Ohey, I have an idea. Let's get our degree and get a job! Problem solved?

Not.

If anyone has anything for sale, too, by all means, make me a deal I can't resist!

Thanks guys,
April


----------



## Soundwav2010 (Sep 27, 2011)

I have the flora version, other than a few differences in substrates and other accessories it's the same tank.

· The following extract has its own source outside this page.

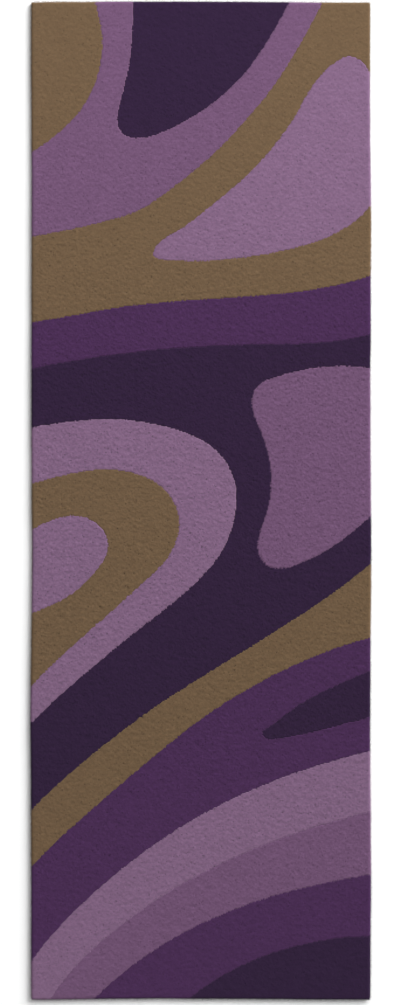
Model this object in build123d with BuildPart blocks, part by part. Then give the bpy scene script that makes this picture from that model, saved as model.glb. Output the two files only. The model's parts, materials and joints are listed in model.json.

The main complaints most people have with this tank:
-with shipping the tank itself isn't nearly as well packed as it should have been to prevent damage to the tank.
-filter can be a little on the loud and noisy side (rattling sound) if it's adjusted to have minimum flow
-the filter can be a hassle to deal with as it comes apart easily where the pump and chamber housing connects
-media for the filter is only foam, carbon insert can be hard to find at lfs, but can use custom media~may result in loud filter though
-like most filters, it's a baby shrimp shredder (nothing a little filter floss can help prevent)
-Lighting isn't as bright as most people would like
-bulbs are of Fluval's own, so replacement bulbs can be hard to come by at lfs
-earlier models of the light burned out earlier than what was estimated
-backdrop is foam and has a high potential to pop up on you~may result in broken tank lid and light
-removing foam will leave silicone spots on the back of the tank
-Substrates is brittle, light weight, and nearly not enough for planting
-substrate recommends rinsing, will result in loss of substrate and very cloudy water

Good things I like about the kit
-Fluval has a two year warranty on the tank and it's contents
-cheap introductory price for a good looking rimless (try ebay for $80 shipped, got free shipping)
-provides you with quite a bit of items for a good startup
-makes a nice planted nano (still growing out plants in mine)
-Running stock light seems to be enough for a low tech tank
-Despite a little strong, spray bar aimed at glass helps cut down current and is more quiet if allowed to flow at maximum strength~no rattling plus shrimps aren't being tumbled

Overall I actually really like this tank despite it's poor ratings. It looks great when it's been filled out with plants, and at 7.9~8 gallons (foam background removed) allows for quite a bit of shrimps to be raised or allows for a singled betta to be quite happy. Right now I'm growing some plants in this tank using a mixture of ecocomplete capped with the provided stratum despite them saying not to mix them. You also get less cloudy water if you don't rinse the substrate and use a airline tubing for filling up the tank, plus you don't lose some of your substrate from the rinsing as it's very light weight and breaks up quite easily. The provided light provides a nice white light that isn't too yellow nor blue, however if you want medium to higher light you could add another one of fluval's lamps as they aren't too expensive on amazon. That's all I could think of about this tank set. Overall I'm pretty happy with this purchase and the set up is nice. Hope this helps you out a bit and good luck with what ever you choose.


----------



## TactusMortus (Jun 28, 2011)

This is why I love forums I mean where else can you get an answer like the excellent one "Soundwave2010" sent you? It is great to have a place with such helpful people.


----------



## Couesfanatic (Sep 28, 2009)

Heres what I would do. Run the tank Low Tech with crypts, mosses and ferns. Add some CRS.

ADA Mini S $60
Hampton Bay Desk Lamp $20
Red Sea Nano HOB $10
Metricide $20


----------



## Danimals (Sep 15, 2011)

I've got an Ebi and although it is a good tank with decent accessories....I ended up replacing most of them so in essence I paid $80 for a tall rimless tank. That and the it would have been nice if the tank had more horizontal as opposed to vertical space, my CRS seem almost a bit cramped in there and I only have 12.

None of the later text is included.